The Macro: Institutions vs. Retail Fear

Zooming out, the broader market environment still matters. Rate expectations, dollar strength, and equities risk-on/risk-off cycles all spill into crypto. When the macro backdrop turns supportive for risk assets, Ethereum tends to benefit alongside tech stocks and high-beta plays. When fear spikes globally, leveraged positions in crypto are usually the first to get slaughtered.

Right now, institutions are slowly creeping in while retail is cautiously peeking from the sidelines. This creates an asymmetry: if macro improves and regulatory clarity slowly emerges, you can see a scenario where serious capital starts to build longer-term ETH positions while retail is still underexposed. That is where parabolic moves are born. But if macro deteriorates, even the best Ultrasound Money meme cannot save you from a broad de-risking wave.

Verdict: Is Ethereum a generational opportunity here or a trap for the next batch of FOMO buyers?
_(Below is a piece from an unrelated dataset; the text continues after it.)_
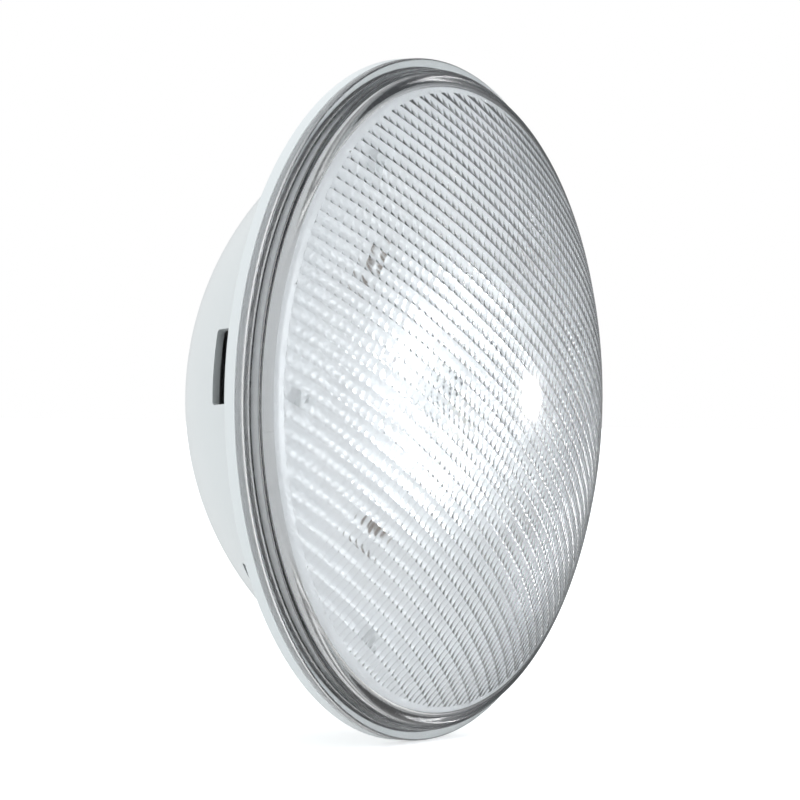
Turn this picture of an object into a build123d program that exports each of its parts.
from build123d import *
import os
from math import asin, ceil, cos, degrees, radians, sin, sqrt, tan

# A round underwater pool lamp: a clear fluted lens, a flooded white housing with cooling slots,
# and between them a cast heat sink that carries the lighting board and seals in the driver.
#
# Every piece is built in the lamp's own axes: +Z along the beam, +Y up, and z = 0 in the plane
# where the lens's flange meets the housing's flange. place() turns the finished lamp so that it
# looks along -Y with +Z up. All sizes are in millimetres, all angles in degrees.

# ---- overall sizes ----
RIM_RADIUS = 89.0
LENS_HEIGHT = 31.1
HOUSING_DEPTH = 59.0

# ---- lens ----
LENS_FLANGE = 2.2
RIM_LAND = 2.8
STEP_HEIGHT = 5.2
STEP_LAND = 1.3
DOME_FOOT = 7.1
SHOULDER_ROUND = 2.5
LENS_SIDE_WALL = 3.7
LENS_WALL = 3.0
FLUTE_PITCH = 3.6
FLUTE_DEPTH = 0.3
FLUTE_ANGLE = 33.0

# ---- housing ----
HOUSING_FLANGE = 3.2
HOUSING_WALL = 2.6
SKIRT_INSET = 17.2
SKIRT_DEPTH = 14.6
WELD_LAND = 4.1
SLOT_COUNT = 7
SLOT_CLOCK = 173.4
SLOT_LENGTH = 19.0
SLOT_WIDTH = 7.0
SLOT_REAR = 20.2
SLOT_CORNER = 1.0
RIB_LENGTH = 9.0
RIB_HEIGHT = 2.5
RIB_THICKNESS = 2.0
BOSS_RADIUS = 21.0
BOSS_HEIGHT = 3.4
BOSS_WALL = 5.4
BARRIER_LENGTH = 18.0
BARRIER_THICKNESS = 2.4
BARRIER_HEIGHT = 5.0

# ---- rim seal ----
SEAL_WIDTH = 1.8
SEAL_HEIGHT = 1.2
SEAL_EDGE = 0.8

# ---- heat sink ----
RIM_PLATE = 1.4
PLATFORM_HEIGHT = 2.0
FIN_COUNT = 14
FIN_THICKNESS = 2.0
FIN_DEPTH = 11.0
FIN_TAPER = 8.0
CUP_BORE = 31.0
CUP_WALL = 3.0
CUP_DEPTH = 28.0
CUP_SEAL_WIDTH = 1.4
CUP_SEAL_HEIGHT = 1.0
LUG_RADIUS = 4.0
LUG_HEIGHT = 11.0
LUG_COUNT = 4

# ---- lighting board and reflector ----
PAD_THICKNESS = 0.4
BOARD_THICKNESS = 1.6
BOARD_EDGE = 8.0
REFLECTOR_THICKNESS = 1.2
REFLECTOR_LAP = 6.0
BOARD_SCREWS = 6
EMITTER_SIDE = 5.0
EMITTER_BASE = 0.9
EMITTER_LENS = 2.0
EMITTER_HEIGHT = 1.6
INNER_RING_RADIUS = 17.0
INNER_RING_COUNT = 6
OUTER_RING_RADIUS = 27.0
OUTER_RING_COUNT = 12
RESISTOR_RING_RADIUS = 48.0
RESISTOR_GROUPS = 4
CONNECTOR = (7.0, 5.0, 3.2)
CONNECTOR_OFFSET = 9.5

# ---- driver ----
DRIVER_STANDOFF = 10.6
DRIVER_BOARD_RADIUS = 29.0
STANDOFF_RADIUS = 3.0
STANDOFF_COUNT = 3
STANDOFF_CIRCLE = 24.5
COVER_THICKNESS = 3.0

# ---- wires ----
FEED_RADIUS = 0.9
FEED_SPACING = 2.8
FEED_HOLE = 4.0
FEED_BEND = 2.0
LEAD_RADIUS = 1.5
LEAD_OFFSET = 9.0
GROMMET_WALL = 1.5
GROMMET_LIP = 2.0

# ---- terminals ----
TERMINAL_OFFSET = 12.0
POST_RADIUS = 3.0
COLLAR_RADIUS = 5.0
COLLAR_HEIGHT = 2.0
POST_TAIL = 12.0
NUT_FLATS = 10.0
NUT_HEIGHT = 3.2
LUG_PLATE = 0.8
LUG_RING = 5.5
BARREL_OFFSET = 8.4
BARREL_WALL = 0.6
BARREL_LENGTH = 6.0
SCREW_RADIUS = 1.95
SCREW_LENGTH = 8.0
SCREW_HEAD_RADIUS = 4.0
SCREW_HEAD_HEIGHT = 2.8
SCREW_HEAD_EDGE = 0.7
DRIVE_SLOT_WIDTH = 1.0
DRIVE_SLOT_DEPTH = 1.3
WASHER_RADIUS = 5.0
WASHER_THICKNESS = 1.0

# ---- small fasteners ----
FIXING_RADIUS = 1.2
FIXING_HEAD_RADIUS = 2.75
FIXING_HEAD_HEIGHT = 1.6
FIXING_SOCKET = 1.25

# ---- clearances ----
RUNNING = 0.05
SLIP = 0.1
LOCATING = 0.3
EDGE_BREAK = 0.4

# ---- sizes that follow from those above ----
STEP_RADIUS = RIM_RADIUS - RIM_LAND
DOME_RADIUS = STEP_RADIUS - STEP_LAND
LENS_BORE = DOME_RADIUS - LENS_SIDE_WALL
DOME_RISE = LENS_HEIGHT - DOME_FOOT
DOME_SPHERE = (DOME_RADIUS**2 + DOME_RISE**2) / (2 * DOME_RISE)
DOME_CENTRE = LENS_HEIGHT - DOME_SPHERE

COUNTERBORE = RIM_RADIUS - WELD_LAND
PLATE_RADIUS = COUNTERBORE - LOCATING
SEAL_MID = PLATE_RADIUS - SEAL_EDGE - SEAL_WIDTH / 2
BOSS_FOOT = HOUSING_DEPTH - BOSS_HEIGHT
BOSS_INSIDE = HOUSING_DEPTH - BOSS_WALL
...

The honest answer: it can be both, depending on your time horizon and your risk management.

Structurally, Ethereum looks stronger than ever. L2 adoption is booming, the burn mechanism is working as intended, the roadmap is alive with upgrades like Verkle Trees and Pectra, and the institutional narrative is gaining credibility. As the base layer of a growing modular crypto economy, ETH is still the blue-chip asset that many builders, funds, and protocols anchor to.

But that does not mean the path is straight up. In the short term, the mix of rising volatility, aggressive leverage, and uncertain regulation makes Ethereum a minefield for undisciplined traders. Whales are playing 4D chess around key zones, and one bad macro headline or delayed regulatory decision can flip sentiment overnight.

If you are a trader, treat current conditions as high-opportunity, high-risk. Do not chase green candles blindly, respect your invalidation levels, and size positions so that a sudden liquidation cascade does not wipe you out. If you are an investor with a longer horizon, the thesis around Ultrasound Money, L2-driven growth, and institutional adoption remains compelling – as long as you can stomach deep drawdowns along the way.